Villefort has realized that his own daughter, Valentine, shouldn’t be in prison – thanks to Edmond, who tells Villefort that Haydee saw Villefort’s wife Heloise go to Edmond’s lab during a dinner party. When she left, the vial of brucine, the poison used to kill Villefort’s mother-in-law, was missing.

Heloise stands to gain the fortune of Villefort’s mother-in-law by her death and Valentine’s imprisonment, which send the fortune to Villefort and then his son with Heloise, Edward. She keeps asking Villefort why Valentine has not yet gone to trial, and tries to shift blame on her stepdaughter – including by hiding the brucine in Valentine’s room for Villefort to find.

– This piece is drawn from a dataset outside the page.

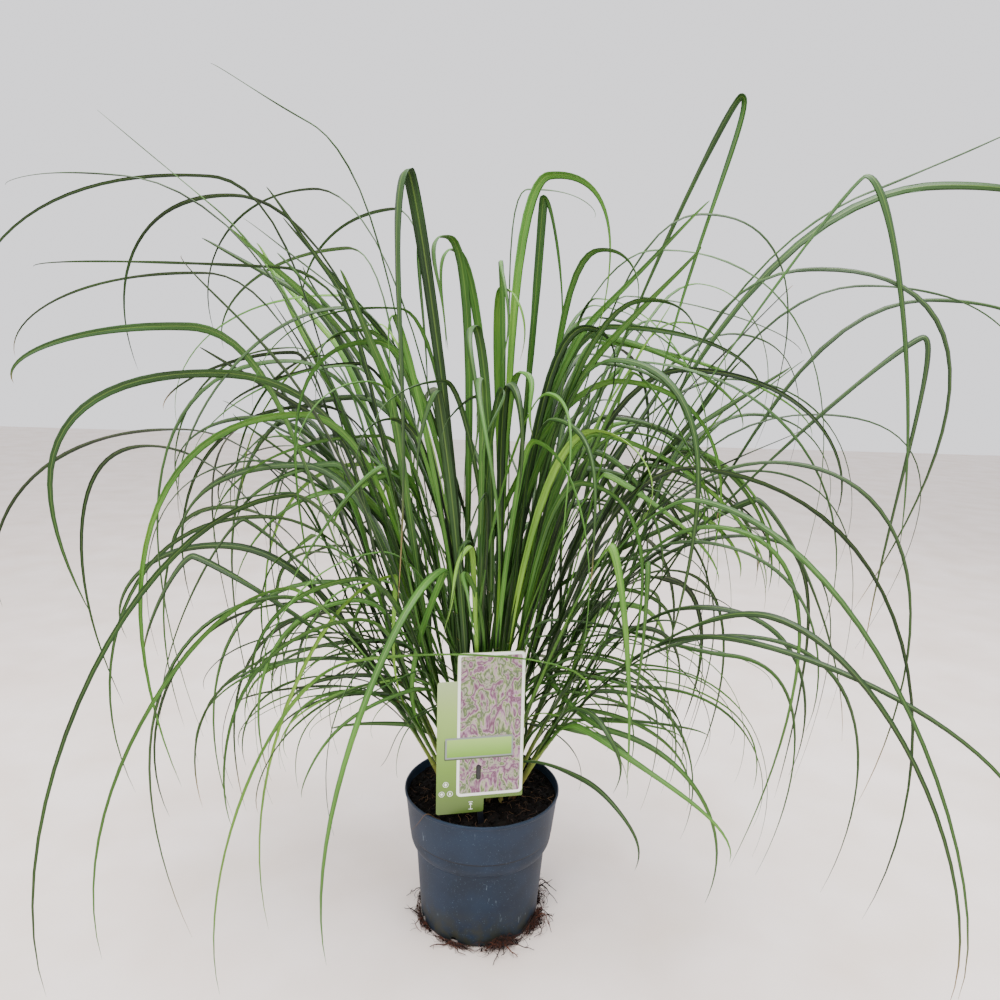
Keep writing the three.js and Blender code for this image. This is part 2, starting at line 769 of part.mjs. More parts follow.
const potPlastic = plain(0x46586a, 0.6);
const peat = plain(0x1b1411, 0.95);
const foliage = plain(0x4b7a34, 0.55);
const cardPrint = plain(0x86ad55, 0.4);
const stakePlastic = plain(0x15171f, 0.5);
const rootSkin = plain(0x35201a, 0.9);

function addPiece(group, name, geometry, material) {
  const mesh = new THREE.Mesh(geometry, material);
  mesh.name = name;
  group.add(mesh);
}

const group = new THREE.Group();
const stems = growStems();
addPiece(group, 'pot', toGeometry(makePot()), potPlastic);
const holes = [...stems.map(stemHole), stakeSolid(gap)];
addPiece(group, 'soil', toGeometry(makeSoil(holes)), peat);
addPiece(group, 'label_card', makeCard(), cardPrint);
addPiece(group, 'label_stake', toGeometry(stakeSolid(0)), stakePlastic);
for (let i = 0; i < notchCount; i += 1) {
  addPiece(group, `root_tuft_${i + 1}`, toGeometry(makeRootTuft(i)), rootSkin);
}
stems.forEach((stem, i) => {
  const name = `stem_${String(i + 1).padStart(2, '0')}`;
  addPiece(group, name, toGeometry(leafyStem(stem)), foliage);
});

export default group;
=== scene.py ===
"""Fountain grass growing in a nursery pot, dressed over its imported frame.

Shapes are worked out in millimetres in the frame's axes and stored in metres: +Z up, +X to the
right, +Y away from the front, with the origin in the middle of the pot's flat base.

Stems: stem i stands i golden angles round the clump, at a reach that grows with the square root
of i, as seeds stand in a sunflower, and it leans out more the further out it stands.
Leaves: a leaf's middle line is one curve that climbs from the stem's collar to the crest and one
that falls from the crest to the tip. It is turned about the pot until it is clear of the others.
Blade: a shallow V across, with a midrib below, that narrows along a long taper to its tip.
"""

import bmesh
import bpy
import numpy as np
from mathutils import Matrix, Vector


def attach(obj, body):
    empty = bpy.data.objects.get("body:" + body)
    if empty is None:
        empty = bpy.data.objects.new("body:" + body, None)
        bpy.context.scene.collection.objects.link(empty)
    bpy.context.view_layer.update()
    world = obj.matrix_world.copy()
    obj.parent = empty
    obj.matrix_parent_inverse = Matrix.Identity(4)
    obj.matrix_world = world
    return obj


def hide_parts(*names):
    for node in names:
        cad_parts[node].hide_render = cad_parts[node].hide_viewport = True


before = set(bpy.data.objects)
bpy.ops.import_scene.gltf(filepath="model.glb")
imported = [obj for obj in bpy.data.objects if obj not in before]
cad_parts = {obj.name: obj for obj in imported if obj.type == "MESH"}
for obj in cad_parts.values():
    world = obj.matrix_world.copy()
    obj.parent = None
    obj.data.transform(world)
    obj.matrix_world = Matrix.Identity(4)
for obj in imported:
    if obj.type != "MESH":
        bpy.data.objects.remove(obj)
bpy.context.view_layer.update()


# ---- View, floor and light -------------------------------------------------------------------
# The camera looks slightly down at the plant. The floor is a plain pale board, and the light is
# soft studio light: it comes from all round and is strongest from above.

# How far the camera looks down and leans, its place in metres, and its lens per sensor width
pitch = np.radians(9.386)
tilt = np.radians(1.685)
eye = (0.01065, -0.8013, 0.6015)
focal_share = 0.78

forward = np.array([0, np.cos(pitch), -np.sin(pitch)])
level_right = np.array([1.0, 0, 0])
level_up = np.cross(level_right, forward)
camera_right = np.cos(tilt) * level_right + np.sin(tilt) * level_up
camera_up = np.cross(camera_right, forward)
camera_axes = Matrix(np.column_stack([camera_right, camera_up, -forward]).tolist())
camera = bpy.data.objects.new("camera", bpy.data.cameras.new("camera"))
camera.data.sensor_width = 36
camera.data.lens = focal_share * camera.data.sensor_width
camera.matrix_world = Matrix.Translation(eye) @ camera_axes.to_4x4()
bpy.context.collection.objects.link(camera)
bpy.context.scene.camera = camera


def colour(code):
    """Linear colour of an sRGB hex value: each channel through the sRGB curve."""
    srgb = np.array([int(code[i:i + 2], 16) for i in (1, 3, 5)]) / 255
    linear = np.where(srgb <= 0.04045, srgb / 12.92, ((srgb + 0.055) / 1.055) ** 2.4)
    return (*linear.tolist(), 1.0)


def add_node(tree, kind, inputs=(), **settings):
    """New node with its settings, and its inputs by name or number, each linked or set."""
    node = tree.nodes.new(kind)
    for key, value in settings.items():
        setattr(node, key, value)
    for key, value in dict(inputs).items():
        if isinstance(value, bpy.types.NodeSocket):
            tree.links.new(value, node.inputs[key])
        else:
            node.inputs[key].default_value = value
    return node


def new_material(name, roughness, ior=1.5):
    """Material of that name, its node tree and its surface node."""
    material = bpy.data.materials.new(name)
    material.use_nodes = True
    surface = material.node_tree.nodes["Principled BSDF"]
    surface.inputs["Roughness"].default_value = roughness
    surface.inputs["IOR"].default_value = ior
    return material, material.node_tree, surface


def patches(tree, place, size, low, high, detail=3):
    """Where a cloudy noise is strong: 0 under low, 1 over high, with clouds size mm across."""
    cloud = add_node(tree, "ShaderNodeTexNoise",
                     {"Vector": place, "Scale": 1000 / size, "Detail": detail}).outputs["Fac"]
    return add_node(tree, "ShaderNodeMapRange", {0: cloud, 1: low, 2: high}).outputs[0]


# Painted board, rolled matt white: broad faint clouding where it has been wiped.
board, tree, surface = new_material("matt_white_painted_board", 0.55)
place = add_node(tree, "ShaderNodeTexCoord").outputs["Object"]
wiped = add_node(tree, "ShaderNodeMix", {0: patches(tree, place, 140, 0.35, 0.75), 6: colour("#e9ddd7"),
                                         7: colour("#dccdc2")}, data_type="RGBA")
tree.links.new(wiped.outputs[2], surface.inputs["Base Color"])

floor_half = 6.0
floor_mesh = bpy.data.meshes.new("floor")
corners = [(x * floor_half, y * floor_half, 0) for x, y in ((-1, -1), (1, -1), (1, 1), (-1, 1))]
floor_mesh.from_pydata(corners, [], [(0, 1, 2, 3)])
floor_mesh.materials.append(board)
floor = bpy.data.objects.new("floor", floor_mesh)
bpy.context.collection.objects.link(floor)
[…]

Villefort tells Heloise Valentine will be released from prison – and that he knows Heloise is the poisoner. No one is above the law, he tells his wife before leaving to report her to the police. 

He also has to attend to his work, prosecuting Gaston, the pickpocket who was witnessed killing the inspector Boville after stealing from Caderousse. Edmond invites Beauchamp to observe the trial with him.

Gaston’s lawyer calls the midwife Edmond found who delivered Hermine’s baby with Villefort years ago. She explains to the court that she is Gaston’s foster mother – and how she came to be so, rescuing the infant from a hole Villefort dug even though the boy was still alive. When Villefort’s affair and attempted infanticide are revealed – and his parentage of a pickpocket – he is at a loss. He eventually stammers that “no one is above the law, including myself,” and announces that he is withdrawing from the case before leaving in shock.

He returns home to find that Heloise has poisoned both herself and Edward. As he sobs over his son’s corpse, Edmond arrives to reveal his true identity and why he has sought revenge. But when Edmond sees Villefort’s grief, he decides that he doesn’t need to do any more to the bereaved man. “God forgive me,” he says, before leaving to recover from his shock in a carriage. He reaches for his go-to drug, but throws it out the window instead of taking it. His yearslong pursuit of vengeance is done. 

Valentine is the only member of the Villefort family to have some happiness: she reunites with her love, Max Morrel, unencumbered. 

Edmond does make sure Danglars knows who is responsible for his downfall and why, sending him a letter in prison identifying himself and reminding him of the letter he and Fernand wrote to indict Edmond all those years ago

And then Edmond wraps up all his business. He sends the loyal Jacopo and Ettore home to Italy with his carriage and a yearly allowance. When they stop receiving money from him, they will know he is dead. Jacopo urges Edmond to send letters: Jacopo wants to learn to read and write.

Edmond returns to his birthplace of Marseille and visits his father’s tomb, which sits next to his own, from when Mercédès thought he was dead. He then goes to Mercédès herself: she stands on a cliff every morning and looks out to the Chateau d’If where he was imprisoned for 15 years. Thinking of you kept me alive in there, he tells her. But he’s leaving France and may never come back. The Abbé Faria told him in prison that revenge would kill something inside him – and he was right. 

“Love can heal,” Mercédès says as she takes his hand and they stare out to sea.